3D code data
************

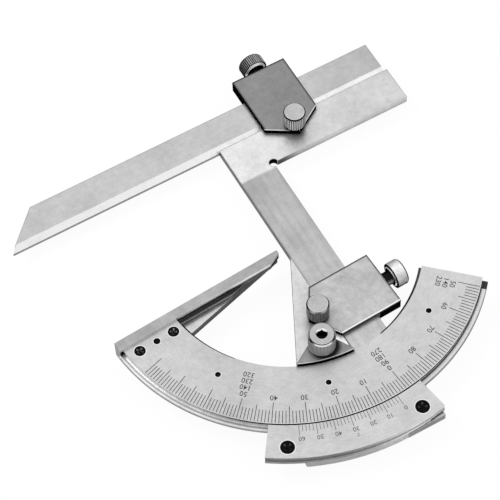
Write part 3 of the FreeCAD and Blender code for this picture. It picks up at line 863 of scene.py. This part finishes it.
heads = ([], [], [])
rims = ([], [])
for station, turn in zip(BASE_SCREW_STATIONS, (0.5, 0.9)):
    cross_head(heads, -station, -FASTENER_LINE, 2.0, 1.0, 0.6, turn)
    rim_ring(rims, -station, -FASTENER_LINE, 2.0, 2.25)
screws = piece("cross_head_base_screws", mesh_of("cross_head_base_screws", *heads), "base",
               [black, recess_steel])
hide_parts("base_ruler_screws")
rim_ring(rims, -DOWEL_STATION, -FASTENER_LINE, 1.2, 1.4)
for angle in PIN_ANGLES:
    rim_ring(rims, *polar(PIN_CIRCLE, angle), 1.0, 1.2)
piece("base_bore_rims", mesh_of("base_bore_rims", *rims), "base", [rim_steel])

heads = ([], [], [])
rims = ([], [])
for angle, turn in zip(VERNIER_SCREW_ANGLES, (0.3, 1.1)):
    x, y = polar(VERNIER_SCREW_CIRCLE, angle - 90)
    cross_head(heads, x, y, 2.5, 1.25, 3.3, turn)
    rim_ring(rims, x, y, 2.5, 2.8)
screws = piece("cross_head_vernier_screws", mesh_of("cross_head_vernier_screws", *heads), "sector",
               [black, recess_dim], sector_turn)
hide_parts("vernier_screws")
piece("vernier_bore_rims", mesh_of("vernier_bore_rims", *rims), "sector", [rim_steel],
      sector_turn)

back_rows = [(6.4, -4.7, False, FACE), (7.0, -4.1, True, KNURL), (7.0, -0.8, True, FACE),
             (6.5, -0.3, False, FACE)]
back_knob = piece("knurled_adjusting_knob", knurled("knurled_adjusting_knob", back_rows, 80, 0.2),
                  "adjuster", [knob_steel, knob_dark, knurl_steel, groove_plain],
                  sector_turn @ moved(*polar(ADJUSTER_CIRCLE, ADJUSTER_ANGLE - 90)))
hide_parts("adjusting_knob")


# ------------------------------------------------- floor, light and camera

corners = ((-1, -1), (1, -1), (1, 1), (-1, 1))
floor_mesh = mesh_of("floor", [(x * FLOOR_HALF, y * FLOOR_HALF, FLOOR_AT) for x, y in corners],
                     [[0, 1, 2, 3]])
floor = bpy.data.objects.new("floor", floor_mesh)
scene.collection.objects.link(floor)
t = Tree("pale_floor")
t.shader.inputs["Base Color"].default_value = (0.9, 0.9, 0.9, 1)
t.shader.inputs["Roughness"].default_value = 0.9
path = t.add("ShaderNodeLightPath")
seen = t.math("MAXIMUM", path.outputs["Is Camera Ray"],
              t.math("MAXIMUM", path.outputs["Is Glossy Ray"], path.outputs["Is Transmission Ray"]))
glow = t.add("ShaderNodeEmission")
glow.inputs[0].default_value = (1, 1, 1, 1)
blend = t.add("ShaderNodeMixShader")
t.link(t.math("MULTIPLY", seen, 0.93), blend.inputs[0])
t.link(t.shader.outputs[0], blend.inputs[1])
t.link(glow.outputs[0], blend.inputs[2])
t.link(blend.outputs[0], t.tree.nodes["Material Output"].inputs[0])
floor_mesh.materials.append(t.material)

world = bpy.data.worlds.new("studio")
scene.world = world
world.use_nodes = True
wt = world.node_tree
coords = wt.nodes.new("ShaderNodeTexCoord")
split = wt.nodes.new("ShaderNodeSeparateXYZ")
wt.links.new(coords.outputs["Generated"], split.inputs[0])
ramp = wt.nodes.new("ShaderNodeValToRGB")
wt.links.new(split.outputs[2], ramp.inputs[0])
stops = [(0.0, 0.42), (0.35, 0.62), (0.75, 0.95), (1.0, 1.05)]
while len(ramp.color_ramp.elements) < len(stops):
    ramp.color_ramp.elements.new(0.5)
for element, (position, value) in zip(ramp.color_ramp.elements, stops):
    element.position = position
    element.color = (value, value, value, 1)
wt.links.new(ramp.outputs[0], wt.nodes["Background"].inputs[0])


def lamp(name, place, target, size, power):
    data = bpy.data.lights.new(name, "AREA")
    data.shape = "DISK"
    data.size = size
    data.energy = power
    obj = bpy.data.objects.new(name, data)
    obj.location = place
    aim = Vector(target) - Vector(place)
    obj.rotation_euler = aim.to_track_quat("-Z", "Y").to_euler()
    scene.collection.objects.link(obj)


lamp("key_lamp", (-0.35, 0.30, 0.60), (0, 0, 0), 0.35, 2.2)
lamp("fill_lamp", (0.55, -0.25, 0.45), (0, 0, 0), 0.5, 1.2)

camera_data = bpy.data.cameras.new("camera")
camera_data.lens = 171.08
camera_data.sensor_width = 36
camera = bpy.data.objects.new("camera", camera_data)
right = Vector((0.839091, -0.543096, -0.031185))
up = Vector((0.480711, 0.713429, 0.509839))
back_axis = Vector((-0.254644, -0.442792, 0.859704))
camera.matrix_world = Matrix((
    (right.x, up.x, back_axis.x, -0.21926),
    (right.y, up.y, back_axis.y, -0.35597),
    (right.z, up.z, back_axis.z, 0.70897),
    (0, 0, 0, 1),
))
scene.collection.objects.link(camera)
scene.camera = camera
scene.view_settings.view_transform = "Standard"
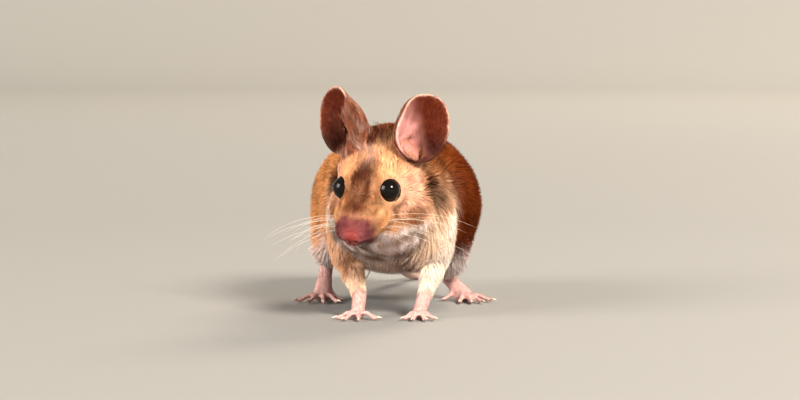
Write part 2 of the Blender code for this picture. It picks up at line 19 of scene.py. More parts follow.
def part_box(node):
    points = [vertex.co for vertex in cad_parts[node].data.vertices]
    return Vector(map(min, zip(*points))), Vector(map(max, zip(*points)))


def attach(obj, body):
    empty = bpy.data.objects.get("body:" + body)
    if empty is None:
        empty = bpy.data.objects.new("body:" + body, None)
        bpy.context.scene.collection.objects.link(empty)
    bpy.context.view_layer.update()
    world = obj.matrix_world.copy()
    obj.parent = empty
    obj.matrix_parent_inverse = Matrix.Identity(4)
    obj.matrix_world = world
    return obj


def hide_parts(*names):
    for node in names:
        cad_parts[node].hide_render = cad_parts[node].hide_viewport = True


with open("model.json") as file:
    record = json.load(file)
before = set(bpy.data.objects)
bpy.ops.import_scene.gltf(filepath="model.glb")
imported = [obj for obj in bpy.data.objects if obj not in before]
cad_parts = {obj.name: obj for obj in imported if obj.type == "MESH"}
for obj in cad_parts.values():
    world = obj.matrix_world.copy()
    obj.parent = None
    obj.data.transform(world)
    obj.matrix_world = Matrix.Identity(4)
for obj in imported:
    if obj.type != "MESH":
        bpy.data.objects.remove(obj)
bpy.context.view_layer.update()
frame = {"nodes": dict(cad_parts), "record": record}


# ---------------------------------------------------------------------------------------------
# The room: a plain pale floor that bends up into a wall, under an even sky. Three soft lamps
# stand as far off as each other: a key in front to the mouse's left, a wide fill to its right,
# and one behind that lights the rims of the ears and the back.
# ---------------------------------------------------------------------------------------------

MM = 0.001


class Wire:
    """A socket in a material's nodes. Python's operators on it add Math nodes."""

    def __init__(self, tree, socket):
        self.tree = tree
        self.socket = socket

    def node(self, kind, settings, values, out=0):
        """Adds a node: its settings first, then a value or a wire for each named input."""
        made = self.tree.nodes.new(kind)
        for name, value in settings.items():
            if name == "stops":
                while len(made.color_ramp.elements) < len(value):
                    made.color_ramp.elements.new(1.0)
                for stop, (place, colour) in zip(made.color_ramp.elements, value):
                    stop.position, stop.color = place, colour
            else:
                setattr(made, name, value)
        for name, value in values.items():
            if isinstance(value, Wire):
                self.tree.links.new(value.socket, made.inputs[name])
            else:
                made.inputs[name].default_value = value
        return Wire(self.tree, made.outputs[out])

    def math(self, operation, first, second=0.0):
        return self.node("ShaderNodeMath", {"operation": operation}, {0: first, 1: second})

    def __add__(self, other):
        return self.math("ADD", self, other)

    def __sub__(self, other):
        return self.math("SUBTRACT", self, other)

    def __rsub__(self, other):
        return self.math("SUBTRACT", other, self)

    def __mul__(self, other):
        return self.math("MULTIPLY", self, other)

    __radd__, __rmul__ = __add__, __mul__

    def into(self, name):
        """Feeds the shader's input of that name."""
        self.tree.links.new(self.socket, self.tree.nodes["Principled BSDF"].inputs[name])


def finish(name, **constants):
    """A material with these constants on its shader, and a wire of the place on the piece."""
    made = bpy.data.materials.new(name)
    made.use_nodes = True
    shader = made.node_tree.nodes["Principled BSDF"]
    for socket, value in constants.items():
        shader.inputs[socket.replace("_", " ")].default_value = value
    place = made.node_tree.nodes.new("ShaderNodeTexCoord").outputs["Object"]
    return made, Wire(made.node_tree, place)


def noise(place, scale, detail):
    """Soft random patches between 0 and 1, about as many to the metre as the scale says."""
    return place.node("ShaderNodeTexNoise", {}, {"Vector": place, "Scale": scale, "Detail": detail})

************

● Task requirements: Gather and return every line that holds the string "None".

● Complete response:
    if empty is None:
        empty = bpy.data.objects.new("body:" + body, None)
    obj.parent = None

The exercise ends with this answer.